A positive correlation between CARS scores and urinary MEHP levels was observed ($\rho=0.429$, P=0.0033), whereas no significant relationships with the levels of the other examined metabolites were found (total CARS versus 5-OH-MEHP: $\rho=0.120$, P=0.4298; total CARS versus 5-oxo-MEHP: $\rho=0.127$, P=0.3931; total CARS versus 6-OH-MEHP: $\rho=0.0085$, P=0.9529).

Look at the plot. The level in ASDs is quite higher, isn’t it? However, that could totally be lower variance of the control group, depending on the selection.

Their final discussion begins with:

Our findings, for the first time, demonstrate an association between phthalates and ASDs.

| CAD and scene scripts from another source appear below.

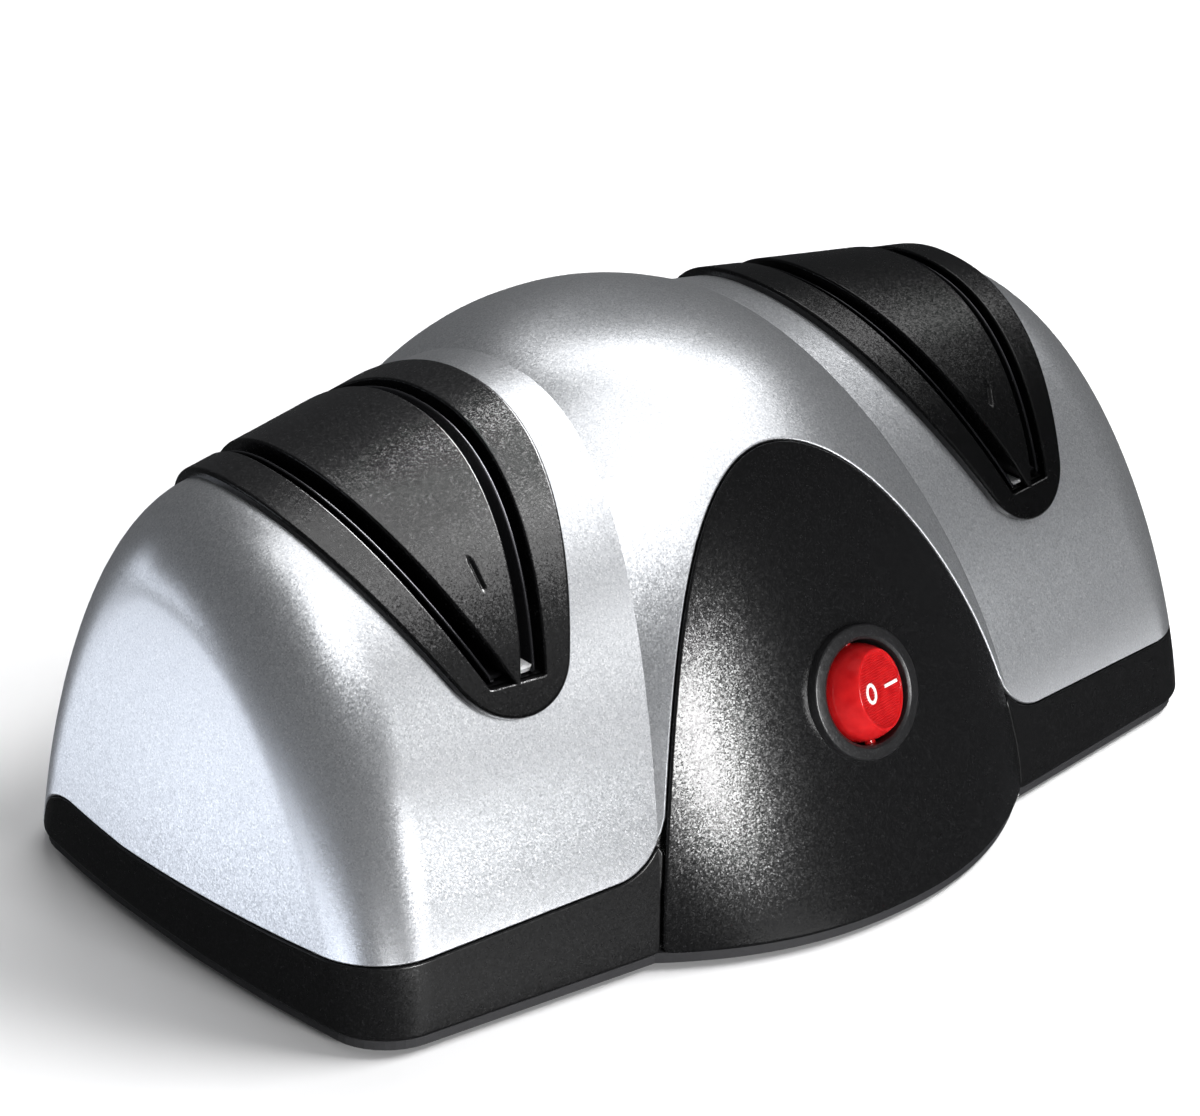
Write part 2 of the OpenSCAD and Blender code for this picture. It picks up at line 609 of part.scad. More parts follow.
module switch_bezel() color([0.1, 0.1, 0.11]) place() on_switch() {
  difference() {
    union() {
      rotate_extrude($fn = 96) polygon([[8.9, 0.02], [bezel_r - 0.1, 0.02], [bezel_r, 0.15], [bezel_r, 0.9],
        [bezel_r - 0.25, 1.3], [bezel_r - 0.8, 1.6], [9.5, 1.6], [9.1, 1.3], [8.9, 0.9]]);
      translate([0, 0, -13.5]) cylinder(r = 10.1, h = 13.6, $fn = 96);
    }
    translate([0, 0, -12]) cylinder(r = 9.25, h = 11.5, $fn = 96);
    translate([0, 0, -2]) cylinder(r = 8.9, h = 4, $fn = 96);
    translate([0, 12, rock_z]) rotate([90, 0, 0]) cylinder(r = 1.05, h = 24);
    for (s = [1, -1]) translate([s * 4 - 0.5, -3.25, -14]) cube([1, 6.5, 3]);
  }
}

// ball cut flat on top, leaning towards its pressed side
module switch_rocker() color([0.75, 0.05, 0.06]) place() on_switch() translate([0, 0, rock_z]) {
  rotate([0, rock_deg / 2, 0]) difference() {
    sphere(r = rock_r, $fn = 96);
    translate([-12, -12, rock_h]) cube([24, 24, 12]);
    translate([-12, -12, -15.4]) cube([24, 24, 12]);
    translate([0, 0, rock_h - 0.2]) cylinder(r = 6.8, h = 2);
  }
  for (s = [0, 180]) rotate([0, 0, s]) translate([0, 9.8, 0]) rotate([90, 0, 0]) cylinder(r = 1, h = 3);
}

module switch_terminals() color([0.8, 0.7, 0.4]) place() on_switch()
  for (s = [1, -1]) translate([s * 4 - 0.4, -3.15, -22]) cube([0.8, 6.3, 11.5]);

// -------------------------------------------------------------- electronics

module power_board() color([0.1, 0.35, 0.2]) place() difference() {
  translate([-30.4, 35.8, 5.2]) cube([60.8, 1.6, 24]);
  for (x = [-24, 24], z = [9, 25]) translate([x, 40, z]) rotate([90, 0, 0]) cylinder(r = 1.2, h = 8);
}
module board_capacitor() color([0.15, 0.2, 0.4]) place()
  translate([-8, 30.4, 9]) cylinder(r = 5.2, h = 16);
module board_rectifier() color([0.12, 0.12, 0.13]) place()
  translate([2, 31.7, 11]) cube([16, 4, 12]);

module cord_gland() color([0.07, 0.07, 0.08]) place() on_gland() difference() {
  union() {
    translate([0, 0, -12]) cylinder(r = 5.5, h = 13);
    translate([0, 0, -0.28]) cylinder(r = 7, h = 1.6);
    translate([0, 0, -5.6]) cylinder(r = 6.6, h = 1.6);
  }
  translate([0, 0, -13]) cylinder(r = 3.3, h = 16);
}

// ---------------------------------------------------------------- underside

module shutter() {
  difference() {
    translate([stage_x - 13, -10, -1.15]) cube([26, 20, 1]);
    translate([stage_x - 11.5, -8.5, -0.6]) cube([17, 17, 1]);
  }
  translate([stage_x + 6, -6, -1.9]) cube([2, 12, 1]);
}
module dust_shutter_right() color([0.12, 0.12, 0.13]) place() shutter();
module dust_shutter_left() color([0.12, 0.12, 0.13]) place() mirror([1, 0, 0]) shutter();

module rubber_feet() color([0.05, 0.05, 0.05]) place() for (p = foot_pos) translate([p[0], p[1], 0]) {
  translate([0, 0, -3]) cylinder(r = foot_r, h = 1.75);
  translate([0, 0, -1.5]) cylinder(r = 2.1, h = 1.5 + wall + 0.3);
  translate([0, 0, wall + 0.1]) cylinder(r = 2.9, h = 1.2);
}

upper_shell();
base_tray();
bottom_plate();
front_panel();
slot_insert_left();
slot_insert_right();
guide_left_outer();
guide_left_inner();
guide_right_inner();
guide_right_outer();
switch_bezel();
switch_rocker();
switch_terminals();
motor_can();
motor_bell_left();
motor_bell_right();
motor_magnets();
rotor_core();
rotor_windings();
commutator();
brush_holders();
brushes();
bearing_left();
bearing_right();
motor_shaft();
wheel_left();
wheel_right();
hub_left();
hub_right();
wheel_washers();
wheel_nuts();
motor_clamps();
clamp_screws();
power_board();
board_capacitor();
board_rectifier();
cord_gland();
dust_shutter_left();
dust_shutter_right();
rubber_feet();
housing_screws();
panel_screws();
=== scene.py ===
import bpy
import json
import math
import numpy as np
from mathutils import Vector, Matrix, kdtree


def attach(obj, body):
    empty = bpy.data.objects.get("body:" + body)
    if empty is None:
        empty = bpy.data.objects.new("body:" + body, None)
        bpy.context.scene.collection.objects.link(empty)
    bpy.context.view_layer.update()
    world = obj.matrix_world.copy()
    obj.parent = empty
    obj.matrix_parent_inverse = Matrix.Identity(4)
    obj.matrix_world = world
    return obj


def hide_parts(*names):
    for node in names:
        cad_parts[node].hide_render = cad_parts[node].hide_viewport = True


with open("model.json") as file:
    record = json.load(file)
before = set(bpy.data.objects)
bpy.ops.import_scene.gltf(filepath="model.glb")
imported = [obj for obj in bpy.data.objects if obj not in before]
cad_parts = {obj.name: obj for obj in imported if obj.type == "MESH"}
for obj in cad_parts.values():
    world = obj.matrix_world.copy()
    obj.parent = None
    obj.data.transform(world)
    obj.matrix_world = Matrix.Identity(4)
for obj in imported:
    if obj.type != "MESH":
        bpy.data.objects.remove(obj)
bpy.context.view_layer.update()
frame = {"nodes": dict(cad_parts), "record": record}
NODES = frame["nodes"]

# ---------------------------------------------------------------- the frame
# Shapes are computed in millimetres over the lower edge of the housing and
# then set into the model's frame, in metres.
SHIFT = np.array([0.0, 7.85, 3.0])


def metres(p):
    return (np.asarray(p, float) + SHIFT) * 0.001


# ------------------------------------------------------- camera and lighting
def look_at(obj, target):
    d = Vector(target) - obj.location
    obj.rotation_euler = d.to_track_quat("-Z", "Y").to_euler()


AZ, EL, DIST, ROLL = math.radians(-41.147), math.radians(26.511), 0.65192, math.radians(1.241)
TARGET = Vector(metres([-1.948, 0.0, 35.472]))
cam_data = bpy.data.cameras.new("camera")
cam = bpy.data.objects.new("camera", cam_data)
bpy.context.scene.collection.objects.link(cam)
back = Vector((math.sin(AZ) * math.cos(EL), -math.cos(AZ) * math.cos(EL), math.sin(EL)))
right = Vector((math.cos(AZ), math.sin(AZ), 0.0))
up = back.cross(right)
right, up = right * math.cos(ROLL) + up * math.sin(ROLL), up * math.cos(ROLL) - right * math.sin(ROLL)
cam.matrix_world = Matrix.Translation(TARGET + back * DIST) @ Matrix((right, up, back)).transposed().to_4x4()
cam_data.sensor_fit = "HORIZONTAL"
cam_data.sensor_width = 36.0
cam_data.lens = 36.0 * 3628.6 / 1200.0
cam_data.clip_start = 0.01
cam_data.clip_end = 50.0
bpy.context.scene.camera = cam


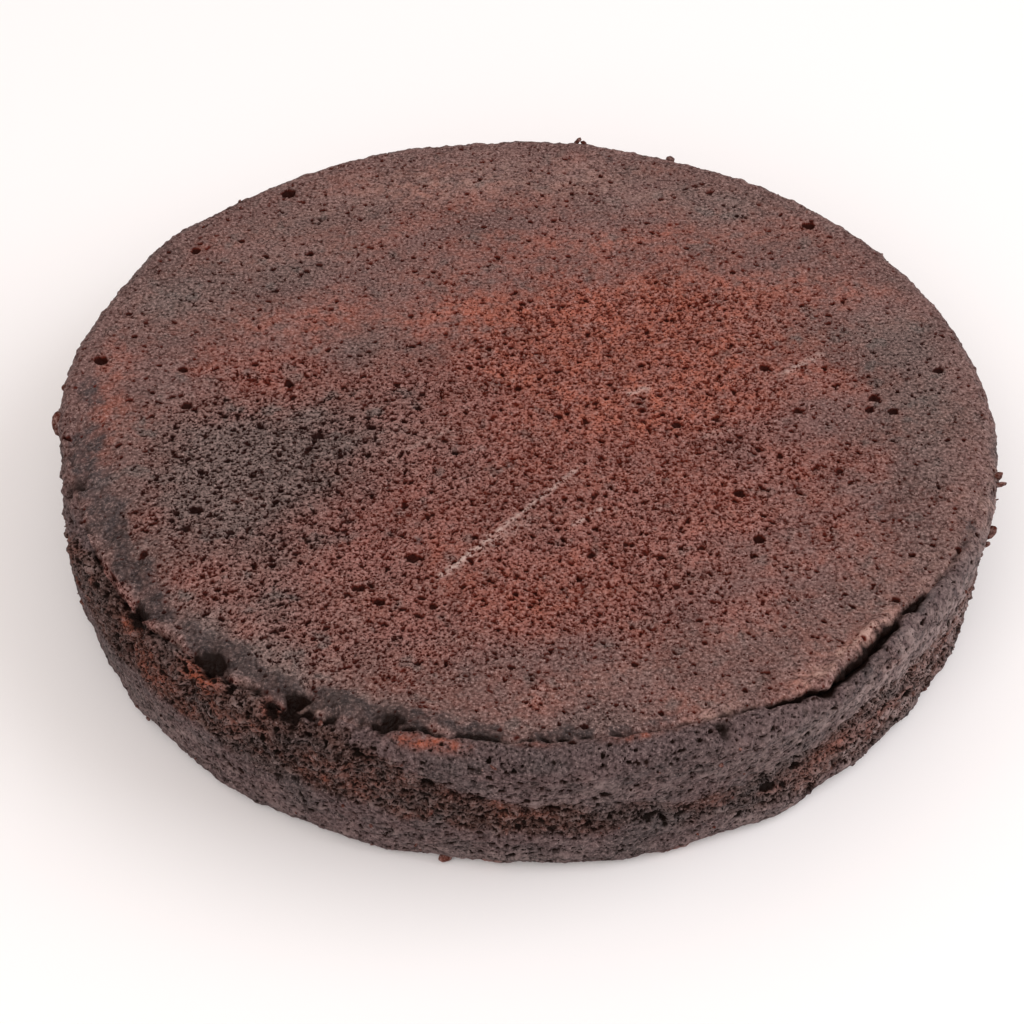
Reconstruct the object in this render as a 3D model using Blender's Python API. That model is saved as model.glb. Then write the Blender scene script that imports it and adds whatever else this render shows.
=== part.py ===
"""One-layer round chocolate fudge cake, turned out of its tin upside down.

The flat face that lay on the tin's floor is now the top. Round its edge runs the crease that the
lining paper left, torn open at the front right. At the front left the shoulder has sagged into
lumps. The wall has a band of torn crumb, and its foot is uneven. The cake is one solid, modelled
in metres, with the origin at the centre of its flat base and +Z up. The front is at -Y.
"""

import math

import bmesh
import bpy
from mathutils import Vector, noise

MM = 0.001

# Driving sizes of the cake
RADIUS = 100.0 * MM
HEIGHT = 34.0 * MM
SHOULDER_RADIUS = 4.5 * MM
FOOT_RADIUS = 5.0 * MM
WALL_TAPER = 1.5 * MM

# Runs of the section, measured along it from the centre of the top
TOP_RUN = RADIUS - SHOULDER_RADIUS
SHOULDER_RUN = SHOULDER_RADIUS * math.pi / 2
WALL_RUN = HEIGHT - SHOULDER_RADIUS - FOOT_RADIUS
FOOT_RUN = FOOT_RADIUS * math.pi / 2
WALL_START = TOP_RUN + SHOULDER_RUN
FOOT_START = WALL_START + WALL_RUN
SECTION_END = FOOT_START + FOOT_RUN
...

And proceeds for one page on all the biological and medical implications of this finding, weaving together an origin story for autism, up to

As a consequence, the current surge of this disease could be related to transient maternal hypothyroxinemia resulting from exposure to anti-thyroid environmental contaminants.

It ends with:

For the first time in this study we correlated different levels of the primary and secondary metabolites with ASDs compared with HC children. These data generate the idea that either current exposure is higher in children with ASD, or alternatively, and more likely, ASD children may differ in their ability to metabolize phthalates.

This may look like a contradiction to their previous discussion, but it is a sound hypothesis: children genetically predisposed to metabolize slowly phthalates have an higher amount of them in their body at any given time, and phthalates increase the chance of autism.

But the cherry is kept for the very last, waiting for the courageous readers who venture to disclaimer sections:

ACKNOWLEDGEMENT

We gratefully acknowledge Dr R. Zannolli (Dipartimento Materno-Infantile, University of Siena, Siena, Italy) for collecting HC urine samples.

The. Control. Urines. Were. Collected. By. Totally. Another. Guy. What else are you not saying?

EPILOGUE

Now I’m curious. This article is from 2012, and maybe in the meantime this hypothesis has been either confirmed or disproved (or is being fiercely debated by camps of opposing articles). I’ll check. Gelman’s disclaimer: I don’t know if the effect reported by the article does exist or not, and I have no particular opinion on it. All I’m saying is that the article exudes more confidence than warranted. The study per se is valid, but it’s written in a way that’ll get some people to come to me and say “PLASTIC CAUSES AUTISM” like it was a fact, that’s why I read it in the first place.